# start of Entries

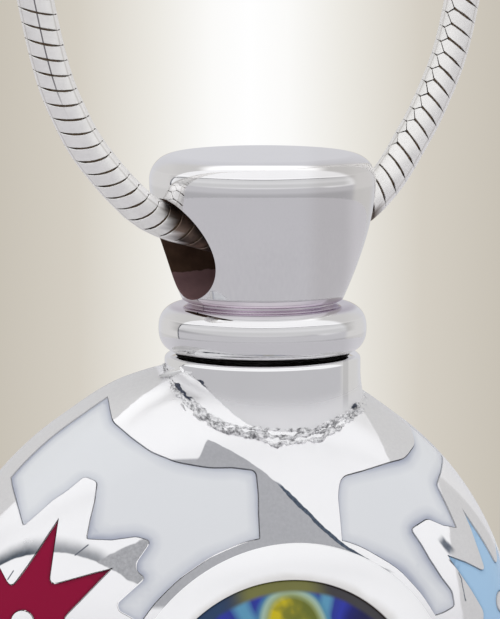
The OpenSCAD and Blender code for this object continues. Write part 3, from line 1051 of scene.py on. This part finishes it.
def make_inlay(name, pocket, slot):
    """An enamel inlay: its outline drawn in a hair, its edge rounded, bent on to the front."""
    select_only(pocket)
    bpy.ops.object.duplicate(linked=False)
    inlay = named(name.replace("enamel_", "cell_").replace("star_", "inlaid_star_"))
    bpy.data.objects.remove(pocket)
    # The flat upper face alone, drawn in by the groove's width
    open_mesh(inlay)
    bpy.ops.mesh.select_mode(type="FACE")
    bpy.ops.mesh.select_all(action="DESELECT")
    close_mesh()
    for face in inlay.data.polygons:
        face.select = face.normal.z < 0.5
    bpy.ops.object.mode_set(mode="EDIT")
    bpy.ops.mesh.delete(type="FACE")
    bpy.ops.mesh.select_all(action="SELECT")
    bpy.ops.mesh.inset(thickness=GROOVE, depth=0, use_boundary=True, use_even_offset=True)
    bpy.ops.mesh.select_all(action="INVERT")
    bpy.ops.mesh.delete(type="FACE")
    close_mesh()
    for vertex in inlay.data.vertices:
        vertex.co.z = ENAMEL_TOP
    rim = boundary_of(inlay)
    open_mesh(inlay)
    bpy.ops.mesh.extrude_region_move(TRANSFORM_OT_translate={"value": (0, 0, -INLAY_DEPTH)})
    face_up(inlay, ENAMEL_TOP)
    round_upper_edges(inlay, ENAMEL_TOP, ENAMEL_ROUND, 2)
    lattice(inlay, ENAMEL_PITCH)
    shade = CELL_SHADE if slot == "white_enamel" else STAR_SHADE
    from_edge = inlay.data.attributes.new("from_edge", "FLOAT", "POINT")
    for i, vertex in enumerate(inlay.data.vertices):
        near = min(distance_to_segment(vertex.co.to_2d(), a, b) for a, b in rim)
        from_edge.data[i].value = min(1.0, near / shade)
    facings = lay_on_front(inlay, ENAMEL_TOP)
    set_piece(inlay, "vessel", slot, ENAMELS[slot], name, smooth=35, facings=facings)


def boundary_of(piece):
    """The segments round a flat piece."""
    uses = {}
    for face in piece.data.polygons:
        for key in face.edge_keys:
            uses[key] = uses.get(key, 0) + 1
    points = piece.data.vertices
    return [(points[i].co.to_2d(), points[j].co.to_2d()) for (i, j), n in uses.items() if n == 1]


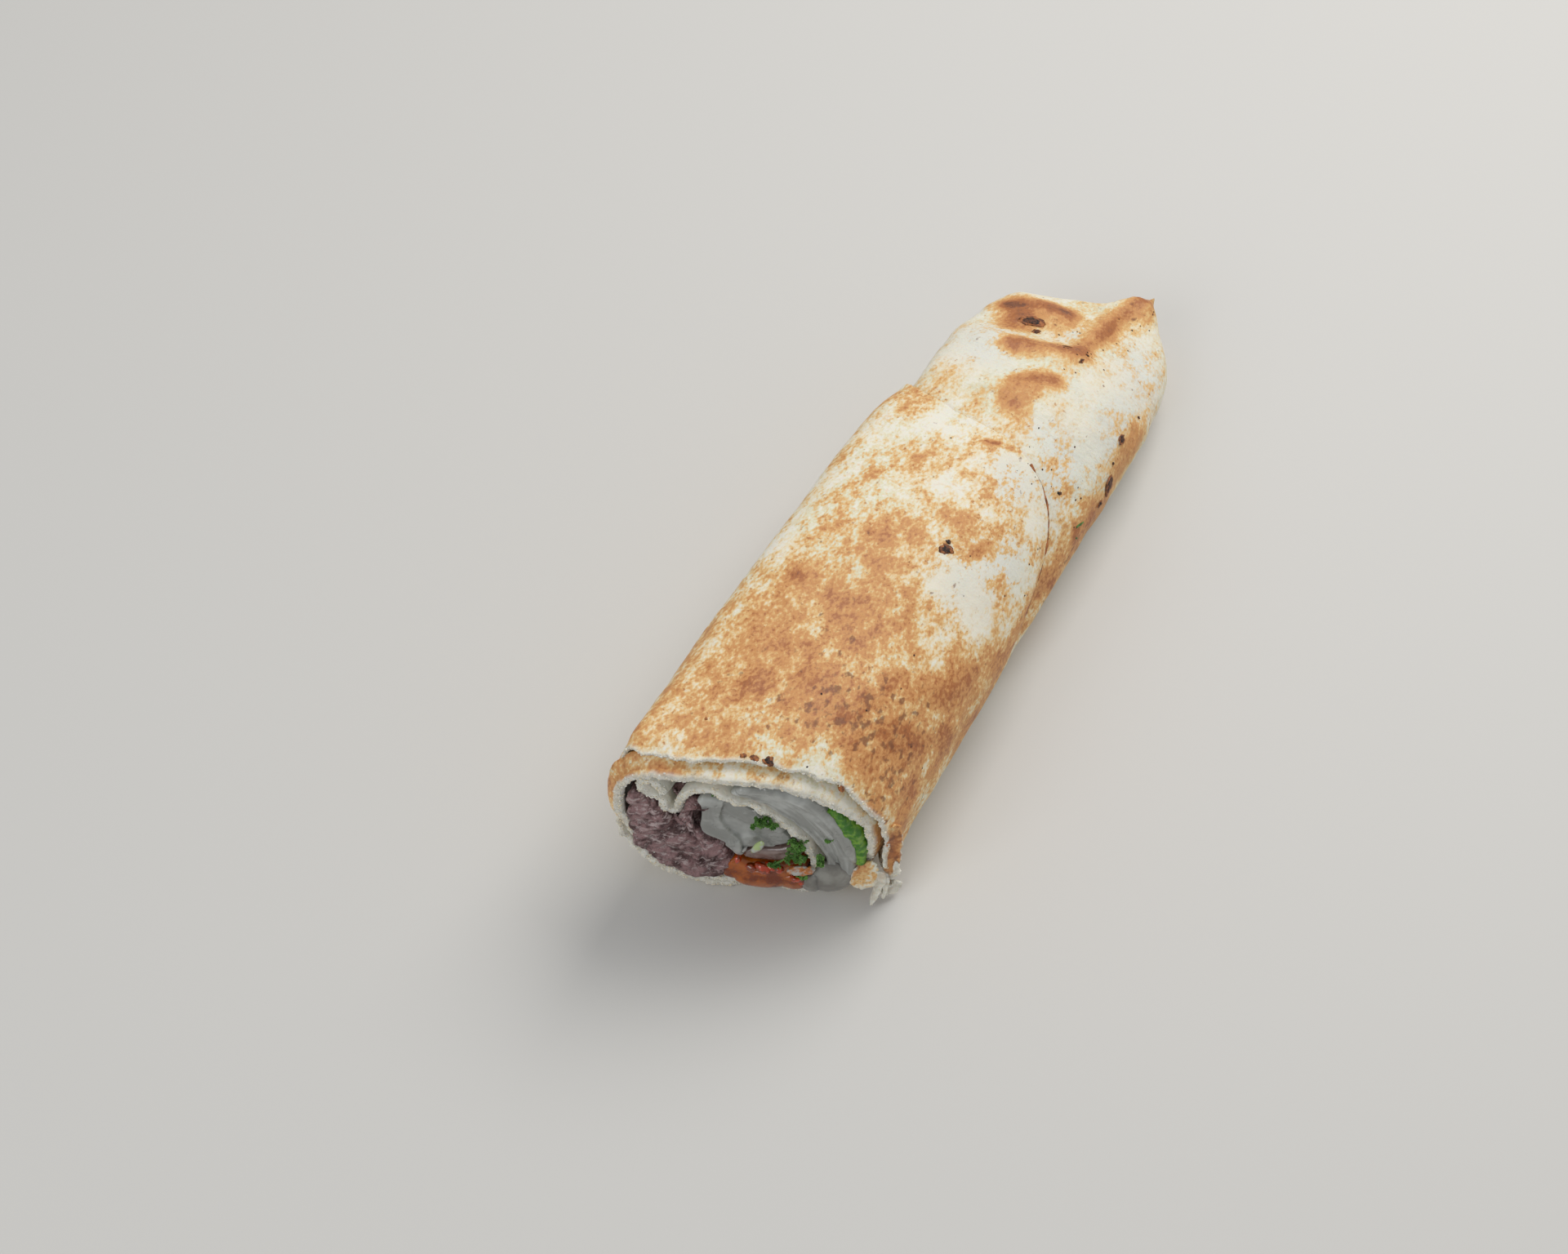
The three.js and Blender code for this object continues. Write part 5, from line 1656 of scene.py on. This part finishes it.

# end of Entries

● **Task directions**
Send back all of the entries exactly, with nothing missing.

● **Solution for this problem**
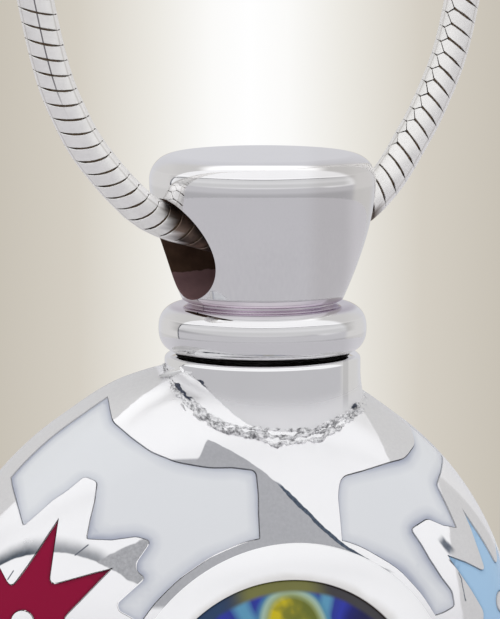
The OpenSCAD and Blender code for this object continues. Write part 3, from line 1051 of scene.py on. This part finishes it.
def make_inlay(name, pocket, slot):
    """An enamel inlay: its outline drawn in a hair, its edge rounded, bent on to the front."""
    select_only(pocket)
    bpy.ops.object.duplicate(linked=False)
    inlay = named(name.replace("enamel_", "cell_").replace("star_", "inlaid_star_"))
    bpy.data.objects.remove(pocket)
    # The flat upper face alone, drawn in by the groove's width
    open_mesh(inlay)
    bpy.ops.mesh.select_mode(type="FACE")
    bpy.ops.mesh.select_all(action="DESELECT")
    close_mesh()
    for face in inlay.data.polygons:
        face.select = face.normal.z < 0.5
    bpy.ops.object.mode_set(mode="EDIT")
    bpy.ops.mesh.delete(type="FACE")
    bpy.ops.mesh.select_all(action="SELECT")
    bpy.ops.mesh.inset(thickness=GROOVE, depth=0, use_boundary=True, use_even_offset=True)
    bpy.ops.mesh.select_all(action="INVERT")
    bpy.ops.mesh.delete(type="FACE")
    close_mesh()
    for vertex in inlay.data.vertices:
        vertex.co.z = ENAMEL_TOP
    rim = boundary_of(inlay)
    open_mesh(inlay)
    bpy.ops.mesh.extrude_region_move(TRANSFORM_OT_translate={"value": (0, 0, -INLAY_DEPTH)})
    face_up(inlay, ENAMEL_TOP)
    round_upper_edges(inlay, ENAMEL_TOP, ENAMEL_ROUND, 2)
    lattice(inlay, ENAMEL_PITCH)
    shade = CELL_SHADE if slot == "white_enamel" else STAR_SHADE
    from_edge = inlay.data.attributes.new("from_edge", "FLOAT", "POINT")
    for i, vertex in enumerate(inlay.data.vertices):
        near = min(distance_to_segment(vertex.co.to_2d(), a, b) for a, b in rim)
        from_edge.data[i].value = min(1.0, near / shade)
    facings = lay_on_front(inlay, ENAMEL_TOP)
    set_piece(inlay, "vessel", slot, ENAMELS[slot], name, smooth=35, facings=facings)


def boundary_of(piece):
    """The segments round a flat piece."""
    uses = {}
    for face in piece.data.polygons:
        for key in face.edge_keys:
            uses[key] = uses.get(key, 0) + 1
    points = piece.data.vertices
    return [(points[i].co.to_2d(), points[j].co.to_2d()) for (i, j), n in uses.items() if n == 1]


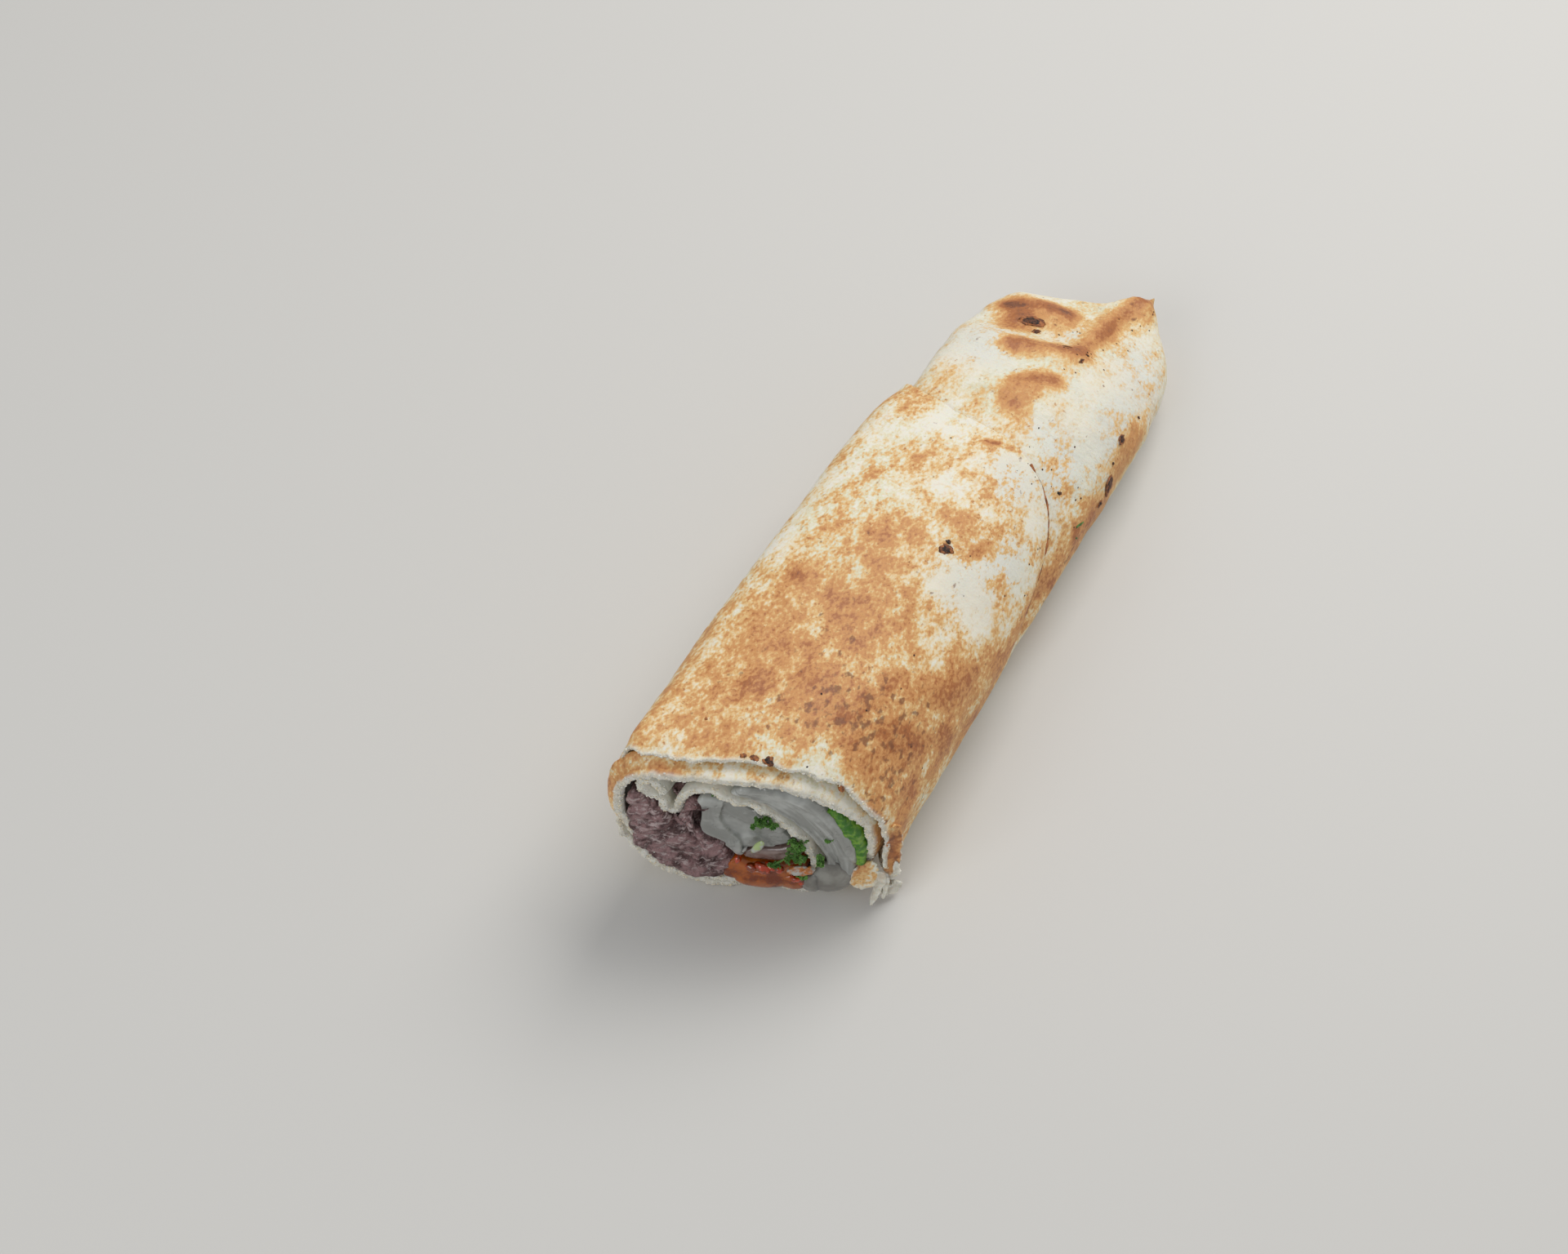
The three.js and Blender code for this object continues. Write part 5, from line 1656 of scene.py on. This part finishes it.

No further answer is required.